14:00 Pantai Wedi Ireng
Pantai pasir putih ini melengkung di teluk yang diapit bukit-bukit tampan. Ombaknya kalem, kontras dari gelombang laut selatan yang terkenal galak. Untuk menjangkau Pantai Wedi Ireng (Dusun Pancer, Kec. Pesanggaran), parkir mobil di Pantai Mustika, lalu sewa perahu bermesin tempel dengan tarif Rp25.000. Juru mudiknya sangat memaklumi jika penumpang mesti menahan mual sepanjang perjalanan. Untuk perjalanan pulang, jika malas mual, opsinya ialah melewati bukit di belakang pantai hingga mencapai muara, kemudian tumpangi ojek sungai bertarif Rp5.000 menuju Pantai Mustika.
19:00 Osing Deles
Tiba di halamannya, tamu disambut secangkir kopi atau teh. Gratis. Memasuki restoran, mata disambut ornamen kuno yang bersanding dengan perkakas modern. Di depan kasir misalnya, ada bangku kayu tinggi dengan setang sepeda onthel sebagai sandarannya. Hidangan kampiun Osing Deles (Jl.

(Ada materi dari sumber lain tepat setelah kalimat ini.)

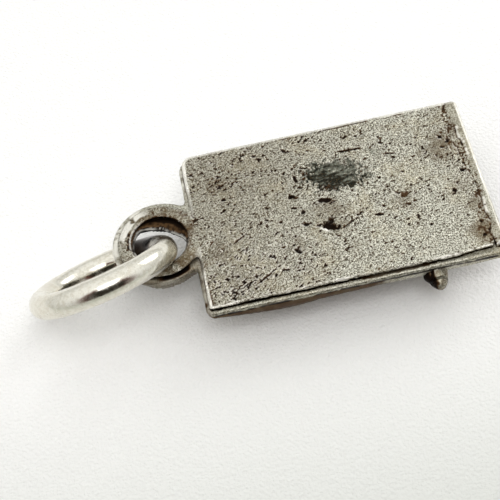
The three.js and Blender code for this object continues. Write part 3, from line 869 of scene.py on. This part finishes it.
def wire_ring():
    *_, centre, half_reach = round_box("jump_ring")
    axis = Vector((math.cos(RING_LEAN) * math.sin(RING_TURN), math.cos(RING_LEAN) * math.cos(RING_TURN),
                   math.sin(RING_LEAN)))
    mean_radius = (half_reach - WIRE_RADIUS) / math.sqrt(1 - axis.x ** 2)
    across = np.array(axis.cross(Vector((0, 0, 1))).normalized())
    up = np.cross(across, np.array(axis))
    around = np.linspace(0, 2 * math.pi, 48, endpoint=False)[:, None]
    rows = []
    for angle in np.linspace(0, 2 * math.pi, 240, endpoint=False):
        away = math.cos(angle) * across + math.sin(angle) * up
        wire = np.cos(around) * away + np.sin(around) * np.array(axis)
        on_wire = centre + mean_radius * away + WIRE_RADIUS * wire
        uneven = mixed_noise(on_wire, 91, (0.008, 1.4), (0.003, 0.5))
        rows.append(on_wire + (uneven - 0.008)[:, None] * wire)
    piece = loft("wire_ring", rows, closed=True)
    spot = places(piece)
    x, y, z = spot.T
    from_eyelet = eyelet_distance(x, y)
    ragged = 0.25 * noise(spot, 0.5, 93) + 0.15 * noise(spot, 0.15, 95)
    under = 0.8 * ease(BACK_Z + 0.18, BACK_Z - 0.32, z) * ease(2.1, 1.5, from_eyelet + ragged)
    rubbed = ease(1.7, 0.7, from_eyelet) * (0.45 + 0.2 * noise(spot * [0.3, 1, 1], 0.12, 94))
    paint(piece, soil=under, stain=rubbed)
    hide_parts("jump_ring")
    return piece


# The raised front, which faces the floor

FINDER_RIM = 0.2
RIM_WIDTH = 0.9
DOME_RISE = 0.3
PEBBLE_SIZE = 0.34
PEBBLE_DEPTH = 0.07
FLUTES = 32
FLUTE_DEPTH = 0.09


def front_slab(name, node, radius, bevel, cell, seed, relief=None, hole=None):
    """A slab that hangs from the front plate. Its lower face has soft edges and an uneven, cast surface."""
    low, high = frame_box(node)

    def distance(x, y):
        wear = mixed_noise(flat_points(x, y), seed, (0.015, 1.1), (0.006, 0.3))
        plain = rectangle_distance(x, y, low, high, radius)
        return (plain if hole is None else most(plain, hole(x, y))) + wear

    def bottom(x, y):
        uneven = mixed_noise(flat_points(x, y), seed + 2, (0.008, 0.8), (0.004, 0.25))
        carved = 0 if relief is None else relief(x, y)
        return low[2] + edge_drop(-distance(x, y), bevel * 1.2, bevel) + uneven + carved

    sides = [(0.0, high[2] - 0.01), (0.0, (low[2] + high[2]) / 2), (0.0, low[2] + bevel)]
    piece = grid_sheet(name, distance, low, high, cell, flat_at(high[2]), bottom, sides)
    spot = places(piece)
    x, y, z = spot.T
    grime = ease(-0.2, 0.6, mixed_noise(spot, seed + 4, (1, 0.5), (0.5, 0.14)))
    foot = ease(low[2] + bevel, high[2], z)
    worn = ease(3 * bevel, 0, -distance(x, y)) * ease(low[2] + 2 * bevel, low[2] + bevel / 2, z)
    paint(piece, soil=most(0.35 * grime, foot * (0.5 + 0.5 * grime)), worn=0.5 * worn)
    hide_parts(node)
    return piece


def pebbles(x, y):
    """Height of a leather-like grain from 0 to 1, from the two nearest of a scatter of points."""
    table = np.random.default_rng(9).uniform(0.1, 0.9, (64, 64, 2))
    x, y = x / PEBBLE_SIZE, y / PEBBLE_SIZE
    column, row = np.floor(x).astype(int), np.floor(y).astype(int)
    nearest = np.full_like(x, 9.0)
    second = np.full_like(x, 9.0)
    for step_x, step_y in np.ndindex(3, 3):
        cell_x, cell_y = column + step_x - 1, row + step_y - 1
        shift = table[cell_x % 64, cell_y % 64]
        away = np.hypot(x - cell_x - shift[..., 0], y - cell_y - shift[..., 1])
        second = np.minimum(second, most(nearest, away))
        nearest = np.minimum(nearest, away)
    return ease(0.0, 0.35, second - nearest)


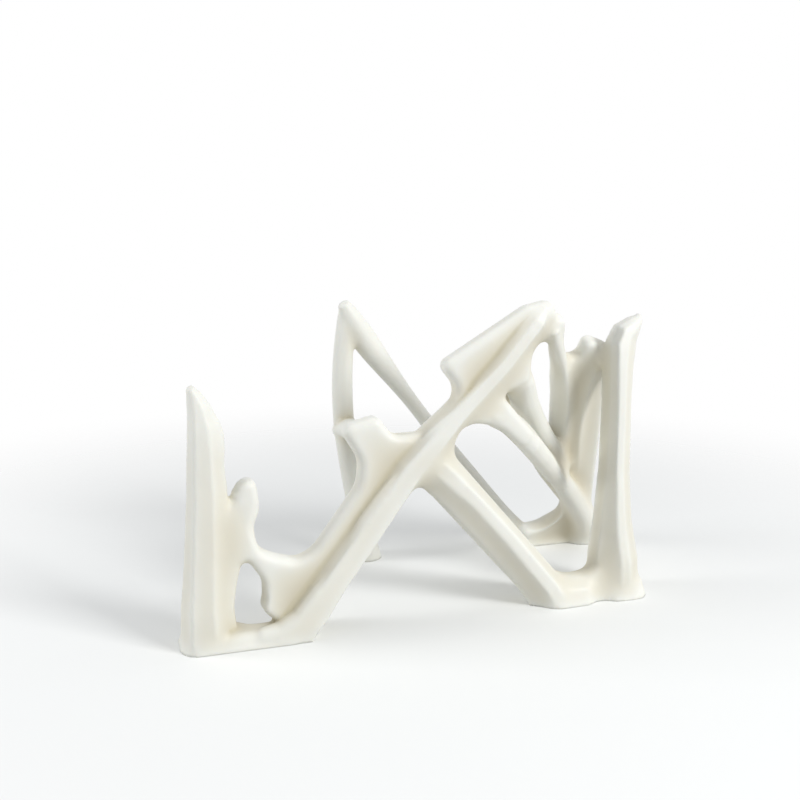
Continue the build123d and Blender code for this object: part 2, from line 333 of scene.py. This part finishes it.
# Ivory plastic: satin, warm, a shade deeper in the hollows and paler along the ridges
ivoryLook = {
    "ridge": (0.878, 0.878, 0.822, 1), "body": (0.800, 0.775, 0.675, 1), "hollow": (0.670, 0.620, 0.490, 1),
    "bodyPlace": 0.45,  # where the body colour lies on the way from ridge to hollow
    "recessDepth": (-1.8, 1.0),  # millimetres below the smoothed-out skin, from ridge to hollow
    "crease": (0.560, 0.510, 0.340, 1), "creaseDepth": (0.10, 0.55),
    "mottleScale": 60.0, "mottleTone": (0.955, 1.03),
    "pitColour": (0.42, 0.38, 0.28, 1), "pitScale": 42.0, "pitEdge": (0.007, 0.013),
    "pitDepth": 0.0002, "pitStrength": 0.6,
    "roughness": (0.42, 0.55), "roughnessScale": 180.0,
    "grainScale": 2600.0, "grainDepth": 0.00002, "grainStrength": 0.25,
    "layerHeight": 0.0002, "layerDepth": 0.000006, "layerStrength": 0.3, "layerWaver": 0.6,
    "bandLength": 0.314,  # from band to band of the wave texture at scale 1, in metres
    "plastic": {"IOR": 1.46, "Subsurface Weight": 0.08, "Subsurface Radius": (0.9, 0.7, 0.45),
                "Subsurface Scale": 0.0015},
}


def ivoryColour(tree, place, look):
    # Colour by how deep the place lies in the skin, with a faint mottle over it
    recess = addNode(tree, "ShaderNodeAttribute", attribute_name="recess")
    shade = addNode(tree, "ShaderNodeValToRGB")
    ramp = shade.color_ramp.elements
    ramp[0].position, ramp[0].color = 0.0, look["ridge"]
    ramp[1].position, ramp[1].color = 1.0, look["hollow"]
    ramp.new(look["bodyPlace"]).color = look["body"]
    join(tree, (addRange(tree, recess.outputs["Fac"], *look["recessDepth"]), shade.inputs["Fac"]))

    crease = addNode(tree, "ShaderNodeAttribute", attribute_name="crease")
    creaseTint = addNode(tree, "ShaderNodeMix", {"B": look["crease"]}, data_type="RGBA")
    join(tree, (addRange(tree, crease.outputs["Fac"], *look["creaseDepth"]), creaseTint.inputs["Factor"]),
         (shade.outputs["Color"], creaseTint.inputs["A"]))

    mottle = addNode(tree, "ShaderNodeTexNoise",
                     {"Scale": look["mottleScale"], "Detail": 4.0, "Roughness": 0.55})
    tint = addNode(tree, "ShaderNodeMix", {"Factor": 1.0}, data_type="RGBA", blend_type="MULTIPLY")
    join(tree, (place, mottle.inputs["Vector"]), (creaseTint.outputs["Result"], tint.inputs["A"]),
         (addSpread(tree, mottle.outputs["Fac"], *look["mottleTone"]), tint.inputs["B"]))
    return tint.outputs["Result"]


def printPits(tree, place, look):
    # 0 in the few tiny pits left by the print, and 1 outside them
    pits = addNode(tree, "ShaderNodeTexVoronoi", {"Scale": look["pitScale"]})
    join(tree, (place, pits.inputs["Vector"]))
    return addRange(tree, pits.outputs["Distance"], *look["pitEdge"])


def ivoryRelief(tree, place, pitMask, look):
    # Fine grain, faint layers of the print, and the pits
    grain = addNode(tree, "ShaderNodeTexNoise", {"Scale": look["grainScale"], "Detail": 2.0})
    layers = addNode(tree, "ShaderNodeTexWave",
                     {"Scale": look["bandLength"] / look["layerHeight"], "Distortion": look["layerWaver"]},
                     wave_type="BANDS", bands_direction="Z")
    join(tree, (place, grain.inputs["Vector"]), (place, layers.inputs["Vector"]))
    normal = None
    for kind, height in (("grain", grain.outputs["Fac"]), ("layer", layers.outputs["Fac"]), ("pit", pitMask)):
        bump = addNode(tree, "ShaderNodeBump",
                       {"Strength": look[kind + "Strength"], "Distance": look[kind + "Depth"]})
        join(tree, (height, bump.inputs["Height"]))
        if normal:
            join(tree, (normal, bump.inputs["Normal"]))
        normal = bump.outputs["Normal"]
    return normal


def ivoryPlastic(look):
    material, tree = newMaterial("ivoryPlastic")
    surface = addNode(tree, "ShaderNodeBsdfPrincipled", look["plastic"])
    place = addNode(tree, "ShaderNodeTexCoord").outputs["Object"]
    pitMask = printPits(tree, place, look)
    pitColour = addNode(tree, "ShaderNodeMix", {"A": look["pitColour"]}, data_type="RGBA")
    gloss = addNode(tree, "ShaderNodeTexNoise", {"Scale": look["roughnessScale"], "Detail": 3.0})
    out = addNode(tree, "ShaderNodeOutputMaterial")
    join(tree, (pitMask, pitColour.inputs["Factor"]),
         (ivoryColour(tree, place, look), pitColour.inputs["B"]),
         (pitColour.outputs["Result"], surface.inputs["Base Color"]),
         (place, gloss.inputs["Vector"]),
         (addSpread(tree, gloss.outputs["Fac"], *look["roughness"]), surface.inputs["Roughness"]),
         (ivoryRelief(tree, place, pitMask, look), surface.inputs["Normal"]),
         (surface.outputs["BSDF"], out.inputs["Surface"]))
    return material


ivory = ivoryPlastic(ivoryLook)
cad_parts["stand"].data.materials.clear()
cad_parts["stand"].data.materials.append(ivory)
print("ivory plastic mixed")

skin = buildSkin(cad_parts["stand"], skinShape)
skin.data.materials.append(ivory)
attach(skin, "root")
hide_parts("stand")
print("skin made:", len(skin.data.polygons), "faces")


# Studio: a pale floor that fades into white, with soft lamps at the right, above and at the left
studio = {
    "floorColour": (0.95, 0.96, 0.955, 1),
    "floorBounce": (0.72, 0.72, 0.70, 1),  # the floor throws back less light than it shows
    "floorSide": 5.0, "floorFade": (0.08, 0.36),
    "fillColour": (0.96, 0.98, 1.0, 1), "fillLight": 0.40,
    "aim": (0, 0, 0.05),
    "lamps": {
        "keyLamp": {"location": (0.45, -0.68, 0.50), "size": 0.32, "power": 5.4},
        "topLamp": {"location": (0.05, -0.05, 0.75), "size": 0.45, "power": 0.8},
        "sideLamp": {"location": (-0.60, 0.10, 0.22), "size": 0.20, "power": 1.4},
    },
}


def whiteToEye(tree, seen, lit):
    # White where the camera, a gloss or a clear surface looks at it, and lit elsewhere
    rays = addNode(tree, "ShaderNodeLightPath")
    glossToo = addNode(tree, "ShaderNodeMath", operation="MAXIMUM")
    clearToo = addNode(tree, "ShaderNodeMath", operation="MAXIMUM")
    pick = addNode(tree, "ShaderNodeMixShader")
    join(tree, (rays.outputs["Is Camera Ray"], glossToo.inputs[0]),
         (rays.outputs["Is Glossy Ray"], glossToo.inputs[1]),
         (glossToo.outputs[0], clearToo.inputs[0]),
         (rays.outputs["Is Transmission Ray"], clearToo.inputs[1]),
         (clearToo.outputs[0], pick.inputs["Fac"]), (lit, pick.inputs[1]), (seen, pick.inputs[2]))
    return pick.outputs[0]


def makeWorld(plan):
    world = bpy.data.worlds.new("studioWorld")
    scene.world = world
    world.use_nodes = True
    tree = world.node_tree
    tree.nodes.clear()
    white = addNode(tree, "ShaderNodeBackground", {"Color": (1, 1, 1, 1), "Strength": 1.0})
    soft = addNode(tree, "ShaderNodeBackground", {"Color": plan["fillColour"], "Strength": plan["fillLight"]})
    out = addNode(tree, "ShaderNodeOutputWorld")
    join(tree, (whiteToEye(tree, white.outputs[0], soft.outputs[0]), out.inputs["Surface"]))


def paleFloor(plan):
    # Matte near the stand, and clear farther out, where the white of the world shows
    material, tree = newMaterial("paleFloor")
    matte = addNode(tree, "ShaderNodeBsdfDiffuse")
    rays = addNode(tree, "ShaderNodeLightPath")
    tone = addNode(tree, "ShaderNodeMix", {"A": plan["floorBounce"], "B": plan["floorColour"]},
                   data_type="RGBA")
    clear = addNode(tree, "ShaderNodeBsdfTransparent")
    place = addNode(tree, "ShaderNodeTexCoord")
    distance = addNode(tree, "ShaderNodeVectorMath", operation="LENGTH")
    nearest, farthest = plan["floorFade"]
    fade = addNode(tree, "ShaderNodeMapRange", {"From Min": nearest, "From Max": farthest},
                   interpolation_type="SMOOTHSTEP")
    blend = addNode(tree, "ShaderNodeMixShader")
    out = addNode(tree, "ShaderNodeOutputMaterial")
    join(tree, (rays.outputs["Is Camera Ray"], tone.inputs["Factor"]),
         (tone.outputs["Result"], matte.inputs["Color"]),
         (place.outputs["Object"], distance.inputs[0]), (distance.outputs["Value"], fade.inputs["Value"]),
         (fade.outputs["Result"], blend.inputs["Fac"]), (matte.outputs[0], blend.inputs[1]),
         (clear.outputs[0], blend.inputs[2]), (blend.outputs[0], out.inputs["Surface"]))
    return material


def makeFloor(plan):
    half = plan["floorSide"] / 2
    sheet = bpy.data.meshes.new("floor")
    corners = [(-half, -half, 0), (half, -half, 0), (half, half, 0), (-half, half, 0)]
    sheet.from_pydata(corners, [], [(0, 1, 2, 3)])
    sheet.materials.append(paleFloor(plan))
    floor = bpy.data.objects.new("floor", sheet)
    scene.collection.objects.link(floor)


def hangLamp(name, lamp, aim):
    data = bpy.data.lights.new(name, "AREA")
    data.size = lamp["size"]
    data.energy = lamp["power"]
    light = bpy.data.objects.new(name, data)
    light.location = lamp["location"]
    light.rotation_euler = (Vector(aim) - light.location).to_track_quat("-Z", "Y").to_euler()
    scene.collection.objects.link(light)


makeWorld(studio)
makeFloor(studio)
for lampName, lamp in studio["lamps"].items():
    hangLamp(lampName, lamp, studio["aim"])
print("studio made")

KH Agus Salim 12A, Kec. Banyuwangi) adalah pecel pitik dan spageti tempong. Di lantai bawah restoran ada zona khusus buah tangan. Jika udeng atau kue bagiak terdengar biasa, beli saja kopi lanang, kopi berbiji tunggal yang terkenal ampuh mendongkrak stamina. Cocok untuk menyambut Senin.